Could you give the data below again, exactly and completely?
===== Provided entries
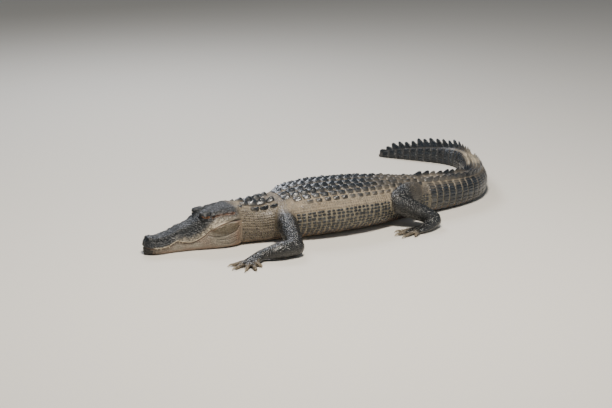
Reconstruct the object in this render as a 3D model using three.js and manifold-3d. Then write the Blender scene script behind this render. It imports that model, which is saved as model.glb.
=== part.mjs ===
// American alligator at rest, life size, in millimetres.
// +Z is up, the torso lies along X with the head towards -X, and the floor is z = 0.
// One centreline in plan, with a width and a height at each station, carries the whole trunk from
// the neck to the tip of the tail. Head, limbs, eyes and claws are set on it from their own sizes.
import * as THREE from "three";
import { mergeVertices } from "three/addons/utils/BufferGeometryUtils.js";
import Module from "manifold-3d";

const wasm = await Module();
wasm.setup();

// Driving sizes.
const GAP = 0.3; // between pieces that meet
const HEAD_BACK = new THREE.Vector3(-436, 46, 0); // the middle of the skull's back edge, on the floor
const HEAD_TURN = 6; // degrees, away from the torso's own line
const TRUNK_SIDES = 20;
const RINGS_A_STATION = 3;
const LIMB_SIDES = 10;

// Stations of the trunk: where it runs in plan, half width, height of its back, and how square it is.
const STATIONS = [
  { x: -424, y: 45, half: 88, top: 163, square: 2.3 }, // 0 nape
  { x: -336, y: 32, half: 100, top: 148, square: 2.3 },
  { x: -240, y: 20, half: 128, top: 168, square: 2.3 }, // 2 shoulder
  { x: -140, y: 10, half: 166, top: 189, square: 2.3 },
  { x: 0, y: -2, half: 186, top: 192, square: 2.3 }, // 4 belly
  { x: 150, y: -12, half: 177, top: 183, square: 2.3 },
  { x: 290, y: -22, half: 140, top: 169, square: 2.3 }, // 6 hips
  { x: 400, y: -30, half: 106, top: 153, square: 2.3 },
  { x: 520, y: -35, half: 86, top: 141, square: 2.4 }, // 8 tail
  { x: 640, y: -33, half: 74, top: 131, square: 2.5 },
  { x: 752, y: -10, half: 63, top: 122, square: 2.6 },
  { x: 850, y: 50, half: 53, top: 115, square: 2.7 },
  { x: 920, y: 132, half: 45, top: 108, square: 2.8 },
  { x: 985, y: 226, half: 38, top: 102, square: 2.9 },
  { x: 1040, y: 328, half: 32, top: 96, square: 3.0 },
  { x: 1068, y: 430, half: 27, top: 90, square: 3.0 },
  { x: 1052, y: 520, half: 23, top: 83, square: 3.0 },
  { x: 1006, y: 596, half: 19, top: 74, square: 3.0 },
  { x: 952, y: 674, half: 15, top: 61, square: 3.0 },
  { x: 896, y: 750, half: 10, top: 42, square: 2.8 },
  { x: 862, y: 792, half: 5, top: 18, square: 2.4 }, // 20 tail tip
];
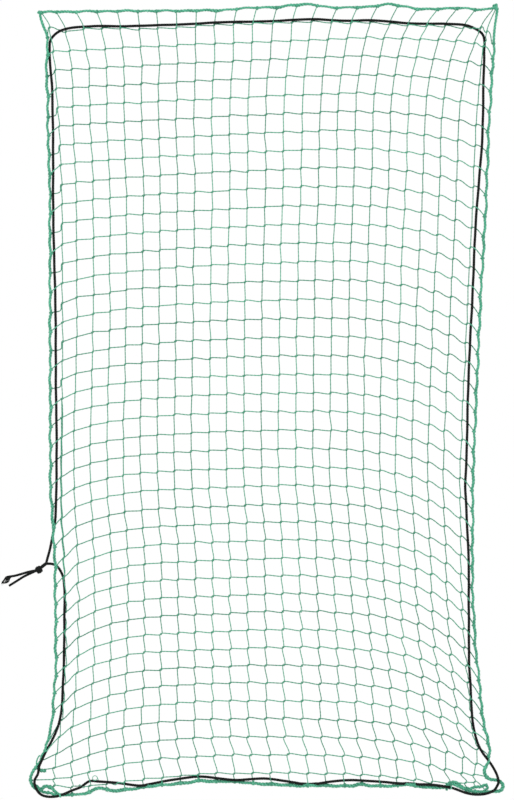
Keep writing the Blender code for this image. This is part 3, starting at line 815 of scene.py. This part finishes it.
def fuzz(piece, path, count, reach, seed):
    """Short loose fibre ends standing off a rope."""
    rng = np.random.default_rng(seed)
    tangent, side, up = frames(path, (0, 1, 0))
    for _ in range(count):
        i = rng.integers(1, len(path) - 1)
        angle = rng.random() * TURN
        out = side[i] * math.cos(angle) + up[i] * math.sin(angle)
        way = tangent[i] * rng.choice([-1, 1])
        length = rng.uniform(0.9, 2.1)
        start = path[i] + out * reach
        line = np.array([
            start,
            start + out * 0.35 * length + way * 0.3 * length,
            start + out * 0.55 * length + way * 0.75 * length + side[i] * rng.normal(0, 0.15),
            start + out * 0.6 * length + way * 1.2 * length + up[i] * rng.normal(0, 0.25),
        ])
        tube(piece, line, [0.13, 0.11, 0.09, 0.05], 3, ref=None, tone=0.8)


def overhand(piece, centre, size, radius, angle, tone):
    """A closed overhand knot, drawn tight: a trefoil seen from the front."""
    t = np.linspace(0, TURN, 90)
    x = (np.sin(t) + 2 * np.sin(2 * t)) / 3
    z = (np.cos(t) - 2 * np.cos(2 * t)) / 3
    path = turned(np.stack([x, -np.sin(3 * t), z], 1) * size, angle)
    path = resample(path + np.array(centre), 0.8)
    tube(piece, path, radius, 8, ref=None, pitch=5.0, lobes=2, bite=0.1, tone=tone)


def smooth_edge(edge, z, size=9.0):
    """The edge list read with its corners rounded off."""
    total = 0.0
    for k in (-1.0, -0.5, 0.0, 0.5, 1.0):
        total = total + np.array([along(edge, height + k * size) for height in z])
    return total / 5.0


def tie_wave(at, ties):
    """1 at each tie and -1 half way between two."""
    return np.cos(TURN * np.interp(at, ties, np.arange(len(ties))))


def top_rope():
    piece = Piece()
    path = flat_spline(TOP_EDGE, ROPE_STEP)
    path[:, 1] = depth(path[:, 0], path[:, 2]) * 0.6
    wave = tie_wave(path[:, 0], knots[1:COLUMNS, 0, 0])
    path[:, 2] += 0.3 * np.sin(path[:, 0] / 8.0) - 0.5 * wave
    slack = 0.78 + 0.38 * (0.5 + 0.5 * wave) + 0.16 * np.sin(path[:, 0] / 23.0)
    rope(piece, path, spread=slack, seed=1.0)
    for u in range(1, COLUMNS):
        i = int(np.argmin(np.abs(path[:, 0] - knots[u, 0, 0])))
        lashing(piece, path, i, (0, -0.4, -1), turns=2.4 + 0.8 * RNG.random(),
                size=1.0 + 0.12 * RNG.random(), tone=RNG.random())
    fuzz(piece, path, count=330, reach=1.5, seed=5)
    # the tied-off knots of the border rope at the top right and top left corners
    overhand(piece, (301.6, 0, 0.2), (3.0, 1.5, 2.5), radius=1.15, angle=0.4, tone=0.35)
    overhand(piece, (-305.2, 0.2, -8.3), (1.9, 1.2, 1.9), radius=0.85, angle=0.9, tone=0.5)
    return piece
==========
## Solution
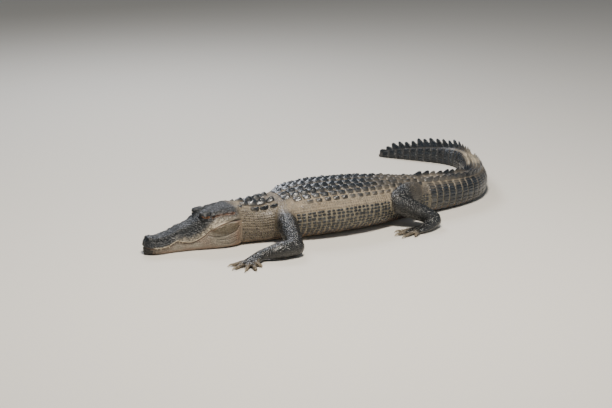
Reconstruct the object in this render as a 3D model using three.js and manifold-3d. Then write the Blender scene script behind this render. It imports that model, which is saved as model.glb.
=== part.mjs ===
// American alligator at rest, life size, in millimetres.
// +Z is up, the torso lies along X with the head towards -X, and the floor is z = 0.
// One centreline in plan, with a width and a height at each station, carries the whole trunk from
// the neck to the tip of the tail. Head, limbs, eyes and claws are set on it from their own sizes.
import * as THREE from "three";
import { mergeVertices } from "three/addons/utils/BufferGeometryUtils.js";
import Module from "manifold-3d";

const wasm = await Module();
wasm.setup();

// Driving sizes.
const GAP = 0.3; // between pieces that meet
const HEAD_BACK = new THREE.Vector3(-436, 46, 0); // the middle of the skull's back edge, on the floor
const HEAD_TURN = 6; // degrees, away from the torso's own line
const TRUNK_SIDES = 20;
const RINGS_A_STATION = 3;
const LIMB_SIDES = 10;

// Stations of the trunk: where it runs in plan, half width, height of its back, and how square it is.
const STATIONS = [
  { x: -424, y: 45, half: 88, top: 163, square: 2.3 }, // 0 nape
  { x: -336, y: 32, half: 100, top: 148, square: 2.3 },
  { x: -240, y: 20, half: 128, top: 168, square: 2.3 }, // 2 shoulder
  { x: -140, y: 10, half: 166, top: 189, square: 2.3 },
  { x: 0, y: -2, half: 186, top: 192, square: 2.3 }, // 4 belly
  { x: 150, y: -12, half: 177, top: 183, square: 2.3 },
  { x: 290, y: -22, half: 140, top: 169, square: 2.3 }, // 6 hips
  { x: 400, y: -30, half: 106, top: 153, square: 2.3 },
  { x: 520, y: -35, half: 86, top: 141, square: 2.4 }, // 8 tail
  { x: 640, y: -33, half: 74, top: 131, square: 2.5 },
  { x: 752, y: -10, half: 63, top: 122, square: 2.6 },
  { x: 850, y: 50, half: 53, top: 115, square: 2.7 },
  { x: 920, y: 132, half: 45, top: 108, square: 2.8 },
  { x: 985, y: 226, half: 38, top: 102, square: 2.9 },
  { x: 1040, y: 328, half: 32, top: 96, square: 3.0 },
  { x: 1068, y: 430, half: 27, top: 90, square: 3.0 },
  { x: 1052, y: 520, half: 23, top: 83, square: 3.0 },
  { x: 1006, y: 596, half: 19, top: 74, square: 3.0 },
  { x: 952, y: 674, half: 15, top: 61, square: 3.0 },
  { x: 896, y: 750, half: 10, top: 42, square: 2.8 },
  { x: 862, y: 792, half: 5, top: 18, square: 2.4 }, // 20 tail tip
];
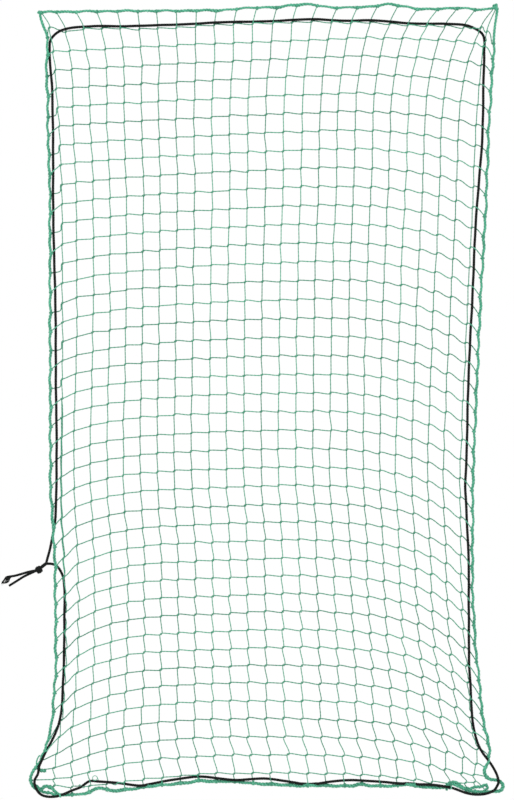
Keep writing the Blender code for this image. This is part 3, starting at line 815 of scene.py. This part finishes it.
def fuzz(piece, path, count, reach, seed):
    """Short loose fibre ends standing off a rope."""
    rng = np.random.default_rng(seed)
    tangent, side, up = frames(path, (0, 1, 0))
    for _ in range(count):
        i = rng.integers(1, len(path) - 1)
        angle = rng.random() * TURN
        out = side[i] * math.cos(angle) + up[i] * math.sin(angle)
        way = tangent[i] * rng.choice([-1, 1])
        length = rng.uniform(0.9, 2.1)
        start = path[i] + out * reach
        line = np.array([
            start,
            start + out * 0.35 * length + way * 0.3 * length,
            start + out * 0.55 * length + way * 0.75 * length + side[i] * rng.normal(0, 0.15),
            start + out * 0.6 * length + way * 1.2 * length + up[i] * rng.normal(0, 0.25),
        ])
        tube(piece, line, [0.13, 0.11, 0.09, 0.05], 3, ref=None, tone=0.8)


def overhand(piece, centre, size, radius, angle, tone):
    """A closed overhand knot, drawn tight: a trefoil seen from the front."""
    t = np.linspace(0, TURN, 90)
    x = (np.sin(t) + 2 * np.sin(2 * t)) / 3
    z = (np.cos(t) - 2 * np.cos(2 * t)) / 3
    path = turned(np.stack([x, -np.sin(3 * t), z], 1) * size, angle)
    path = resample(path + np.array(centre), 0.8)
    tube(piece, path, radius, 8, ref=None, pitch=5.0, lobes=2, bite=0.1, tone=tone)


def smooth_edge(edge, z, size=9.0):
    """The edge list read with its corners rounded off."""
    total = 0.0
    for k in (-1.0, -0.5, 0.0, 0.5, 1.0):
        total = total + np.array([along(edge, height + k * size) for height in z])
    return total / 5.0


def tie_wave(at, ties):
    """1 at each tie and -1 half way between two."""
    return np.cos(TURN * np.interp(at, ties, np.arange(len(ties))))


def top_rope():
    piece = Piece()
    path = flat_spline(TOP_EDGE, ROPE_STEP)
    path[:, 1] = depth(path[:, 0], path[:, 2]) * 0.6
    wave = tie_wave(path[:, 0], knots[1:COLUMNS, 0, 0])
    path[:, 2] += 0.3 * np.sin(path[:, 0] / 8.0) - 0.5 * wave
    slack = 0.78 + 0.38 * (0.5 + 0.5 * wave) + 0.16 * np.sin(path[:, 0] / 23.0)
    rope(piece, path, spread=slack, seed=1.0)
    for u in range(1, COLUMNS):
        i = int(np.argmin(np.abs(path[:, 0] - knots[u, 0, 0])))
        lashing(piece, path, i, (0, -0.4, -1), turns=2.4 + 0.8 * RNG.random(),
                size=1.0 + 0.12 * RNG.random(), tone=RNG.random())
    fuzz(piece, path, count=330, reach=1.5, seed=5)
    # the tied-off knots of the border rope at the top right and top left corners
    overhand(piece, (301.6, 0, 0.2), (3.0, 1.5, 2.5), radius=1.15, angle=0.4, tone=0.35)
    overhand(piece, (-305.2, 0.2, -8.3), (1.9, 1.2, 1.9), radius=0.85, angle=0.9, tone=0.5)
    return piece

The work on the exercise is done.